Ford knew that it would be hard to convince us as to how the simple moving of shocks from the inside of the frame to the outside would make such a dramatic difference, so they rigged up a demonstration. They took a rear axle and mounted it on a pivot in the center (where the driveshaft would attach). Then they connected a pair of shocks from the axle to a stationary frame above the axle. These shocks were on specially built slides so that they could be positioned inboard at the same position found on current model trucks, or they could be slid to the outboard position as on the new truck. We were then invited to push down on a bar that was connected to the end of the axle and let it go. When the shocks were on the inside, the rear axle would teeter-totter 2 or 3 times before stopping. But when we moved the shocks to the outside and tried the “bounce” test again, the axle would stop as soon as it centered itself with no rocking at all. It was a convincing demonstration.
There are 2 engine choices for 2004, both of them V8s. The smaller engine is the tried and true4.6-liter Triton V-8 with 2 valves per cylinder and a cast iron block good for 231 horsepower at 4,750 rpm and 293 foot-pounds of torque at 3,500 rpm. Ninety percent of this torque is available at a low 2,000 rpm to help with towing duties.
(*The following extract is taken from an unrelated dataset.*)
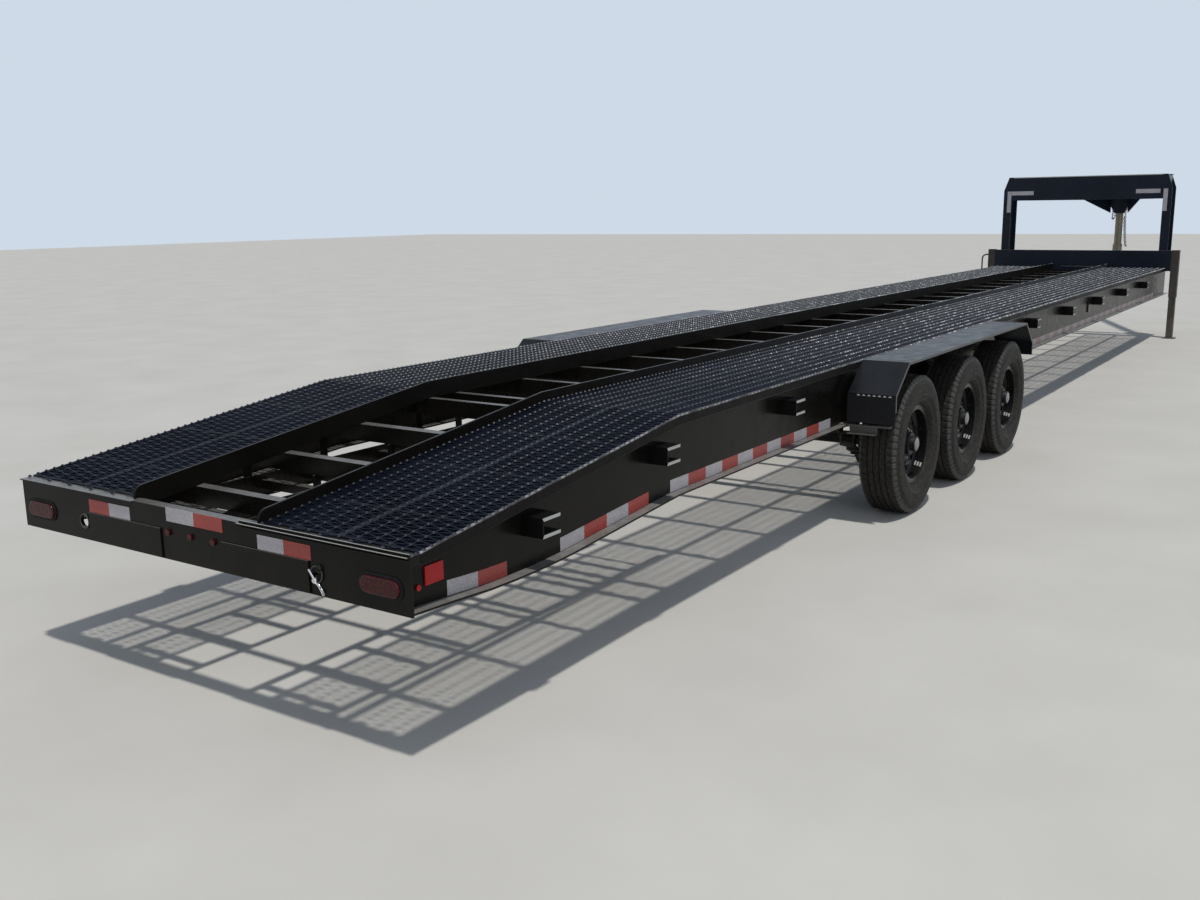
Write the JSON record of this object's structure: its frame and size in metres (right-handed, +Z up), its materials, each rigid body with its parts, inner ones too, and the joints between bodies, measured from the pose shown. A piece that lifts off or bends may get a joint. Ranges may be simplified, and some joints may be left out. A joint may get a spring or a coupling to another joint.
{
  "type": "gooseneck car hauler trailer",
  "caption": "Three-axle gooseneck car hauler trailer with an open centre, grated wheel runners, a low dovetail, slide-in ramps and two landing jacks",
  "frame": {"origin": "on the ground, at the middle of the overall length and width", "axes": "+X forward to the gooseneck coupler, +Y to the trailer's left, +Z up"},
  "size_m": [16.4371, 2.59, 2.05],
  "materials": {
    "black_paint": "gloss powder coat",
    "tyre": "matte rubber",
    "wheel_paint": "gloss black",
    "hub_chrome": "bright cap on a bare hub",
    "grating": "worn black paint on steel",
    "spring_steel": "satin black",
    "red_lamp": "ribbed red lens",
    "amber_lamp": "amber lens",
    "rubber": "matte",
    "bare_steel": "zinc plated"
  },
  "bodies": {
    "root": {"amber_markers": "amber_lamp", "axles": "black_paint", "coupler": "bare_steel", "cross_stubs": "black_paint", "crossmembers": "black_paint", "deck_runner_left": "grating", "deck_runner_right": "grating", "equalizers": "spring_steel", "fender_left": "black_paint", "fender_right": "black_paint", "flap_brackets": "black_paint", "front_beam": "black_paint", "header": "black_paint", "inner_rails": "black_paint", "jack_crank": "black_paint", "jack_drive_shaft": "black_paint", "jack_tube_left": "black_paint", "jack_tube_right": "black_paint", "lamp_grommets": "rubber", "marker_lamps": "red_lamp", "mud_flaps": "rubber", "neck_arm_left": "black_paint", "neck_arm_right": "black_paint", "nose_housing": "black_paint", "portal_beam": "black_paint", "ramp_guides": "black_paint", "rear_panel": "black_paint", "riser_left": "black_paint", "riser_right": "black_paint", "shackles": "spring_steel", "side_beam_left": "black_paint", "side_beam_right": "black_paint", "spring_hangers": "spring_steel", "springs_left": "spring_steel", "springs_right": "spring_steel", "tail_lamps": "red_lamp"},
    "wheel_rear_left": {"tyre_rear_left": "tyre", "rim_rear_left": "wheel_paint", "hub_rear_left": "hub_chrome"},
    "wheel_rear_right": {"tyre_rear_right": "tyre", "rim_rear_right": "wheel_paint", "hub_rear_right": "hub_chrome"},
    "wheel_middle_left": {"tyre_middle_left": "tyre", "rim_middle_left": "wheel_paint", "hub_middle_left": "hub_chrome"},
    "wheel_middle_right": {"tyre_middle_right": "tyre", "rim_middle_right": "wheel_paint", "hub_middle_right": "hub_chrome"},
    "wheel_front_left": {"tyre_front_left": "tyre", "rim_front_left": "wheel_paint", "hub_front_left": "hub_chrome"},
    "wheel_front_right": {"tyre_front_right": "tyre", "rim_front_right": "wheel_paint", "hub_front_right": "hub_chrome"},
    "leg_left": {"jack_leg_left": "black_paint"},
    "leg_right": {"jack_leg_right": "black_paint"},
    "ramp_left": {"ramp_left": "black_paint"},
    "ramp_right": {"ramp_right": "black_paint"}
  },
  "joints": [
    {"name": "wheel_rear_left_turn", "type": "hinge", "parent": "root", "child": "wheel_rear_left", "pos_m": [-4.34625, 1.1675, 0.391], "axis": [0, 1, 0], "continuous": true},
    {"name": "wheel_rear_right_turn", "type": "hinge", "parent": "root", "child": "wheel_rear_right", "pos_m": [-4.34625, -1.1675, 0.391], "axis": [0, 1, 0], "continuous": true},
    {"name": "wheel_middle_left_turn", "type": "hinge", "parent": "root", "child": "wheel_middle_left", "pos_m": [-3.40625, 1.1675, 0.391], "axis": [0, 1, 0], "continuous": true},
    {"name": "wheel_middle_right_turn", "type": "hinge", "parent": "root", "child": "wheel_middle_right", "pos_m": [-3.40625, -1.1675, 0.391], "axis": [0, 1, 0], "continuous": true},
    {"name": "wheel_front_left_turn", "type": "hinge", "parent": "root", "child": "wheel_front_left", "pos_m": [-2.46625, 1.1675, 0.391], "axis": [0, 1, 0], "continuous": true},
    {"name": "wheel_front_right_turn", "type": "hinge", "parent": "root", "child": "wheel_front_right", "pos_m": [-2.46625, -1.1675, 0.391], "axis": [0, 1, 0], "continuous": true},
    {"name": "jack_left_slide", "type": "slide", "parent": "root", "child": "leg_left", "axis": [0, 0, 1], "range_m": [0, 0.42]},
    {"name": "jack_right_slide", "type": "slide", "parent": "root", "child": "leg_right", "axis": [0, 0, 1], "range_m": [0, 0.42]},
    {"name": "ramp_left_slide", "type": "slide", "parent": "root", "child": "ramp_left", "axis": [-1, 0, 0], "range_m": [0, 1.7]},
    {"name": "ramp_right_slide", "type": "slide", "parent": "root", "child": "ramp_right", "axis": [-1, 0, 0], "range_m": [0, 1.7]}
  ]
}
The real news, however, is the new 5.4-liter Triton V-8, now with 3 valves per cylinder ala Mercedes Benz. This engine is a stump puller with 300 horsepower at 5,000 rpm and 365 foot-pounds of torque at 3,750 rpm. There are new aluminum cylinder heads with 2 intake valves and 1 exhaust valve with a single centrally located spark plug. Using 2 smaller intake valves instead of one large valve allows for better control and atomization of the incoming fuel-air mixture. When the engine is running at lower speeds with a light load, a new system in the intake manifold called Charge Motion Control Valves (CMCV) take over to speed up the intake charge and induce a tumbling effect that allows the fuel to burn more completely. Ford has also incorporated variable cam timing in this powerplant in order to improve efficiency throughout the rpm range. Whenever you can improve efficiency, it means not only better performance, but better fuel economy as well.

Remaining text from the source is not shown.